Paraiso Travel's screenwriters,
Franco and Juan Rendon, interviewed
a number of real migrants who have
made the journey. "I'm fortunate to
live in the U.S. legally," says
producer Santiago Diaz, a Bogota
native, "but we all know people
living here illegally, and their
story should be told. We made this
film for them."
It
will also do a lot for Colombian
cinema, which came of age in 2004
with the Oscar-nominated, Colombian-U.S.
production, Maria Full of Grace,
and looks set to join Mexico, Brazil
and Argentina as Latin American
countries with bona fide industries.
All have been aided in recent years
by new government financing and
generous tax breaks for businesses
that invest in film — sources that
made up almost a quarter of
Paraiso Travel's $4.7 million
cost.
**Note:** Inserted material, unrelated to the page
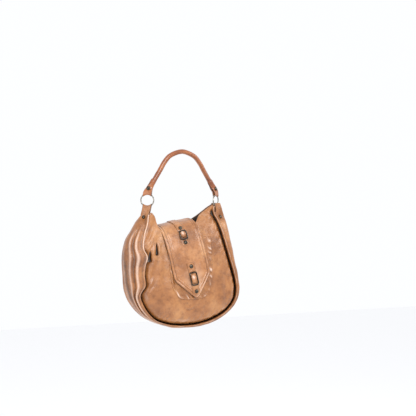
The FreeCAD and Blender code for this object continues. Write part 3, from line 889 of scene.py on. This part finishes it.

The movie takes the Colombian
boom up a notch, into the realm of
films like City of God that
Latin American critics are calling
la buena onda — a more
consistent "groove" of first-rate
moviemaking that showcases a
distinctive Latin feel, a
documentary-style realism splashed
with artful devices like hopscotch
flashbacks and colorfully detailed
shots. "These are films that more
genuinely reflect Latin American
culture," says Diaz.
Most
of Paraiso Travel is set in
America, where Reina and Marlon
discover that the awful crossing
they've just finished was only the
beginning of their odyssey, as
migrants and as a couple. To the
boy, in fact, Reina morphs into a
metaphor for America itself: Is she
— is it — really worth the trials
he's suffering? When the two become
separated, his search for her is
conflated with the larger question.
And perhaps another: Is our
immigration dysfunction really worth
the human pain it causes migrants
and the political pain it causes us?